This collection of essays presents a status quaestionis concerning the dissemination of Flemish and Dutch art during the period 1500-1800, and highlights the role art auctions and dealers have played in this process. Auctions emerged as the primary channel for art sales at the end of the seventeenth century in the Low Countries and started a trent whereby countless local art collections were broken up and sold to the highest bidder. Especially (old master) paintings exchanged hands in great numbers at these public sales, and the finest pieces frequently ended up in foreign holdings.
The activities of the professional art dealer form the focus of several essays. These intermediaries played an instrumental role in the commercialization and expansion of the art trade in early modern Europe. They had a profound impact on the history of collecting as they mediated and even influenced taste. Naturally, the role of art dealers changed over time. Therefore, the historians, art historians and economists who contributed to this volume have approached this phenomenon in an interdisciplinary fashion in order to properly understand how art markets functioned. In doing so, these essays explore the various ways in which art dealers helped shape markets for art, and how they facilitated the increasing volume of exports of Netherlandish art from the sixteenth century onwards.

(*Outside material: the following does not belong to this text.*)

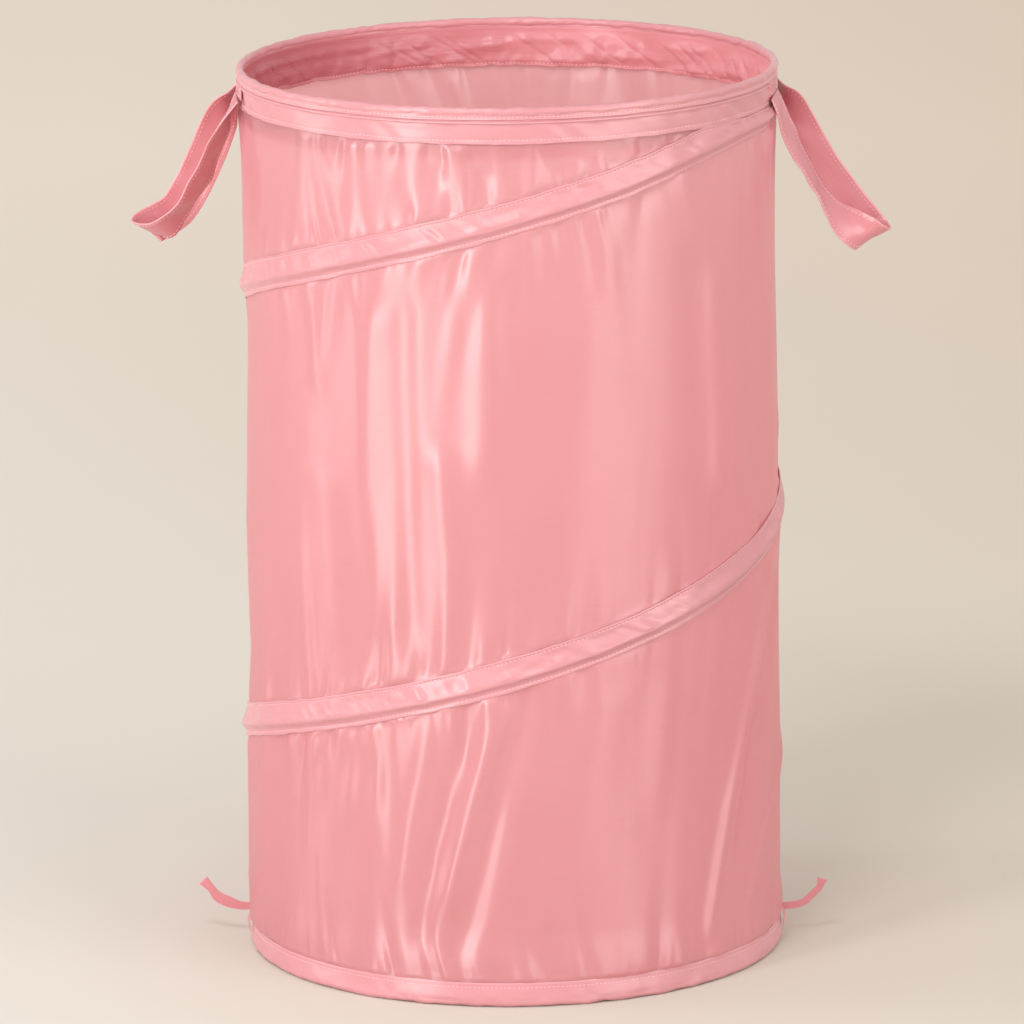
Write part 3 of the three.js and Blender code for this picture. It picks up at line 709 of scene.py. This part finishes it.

Hans Vlieghe is professor emeritus at the University of Leuven. He has published extensively on Flemish art of the 17th century, especially on Rubens and his circle.
Filip Vermeylen is assistant professor of Cultural Economics at the Erasmus University in Rotterdam. His current research focuses on the history of art markets.
Dries Lyna works at the Center for Urban History (University of Antwerp), where he is currently preparing a Ph.D. thesis on art auctions in eighteenth-century Antwerp and Brussels.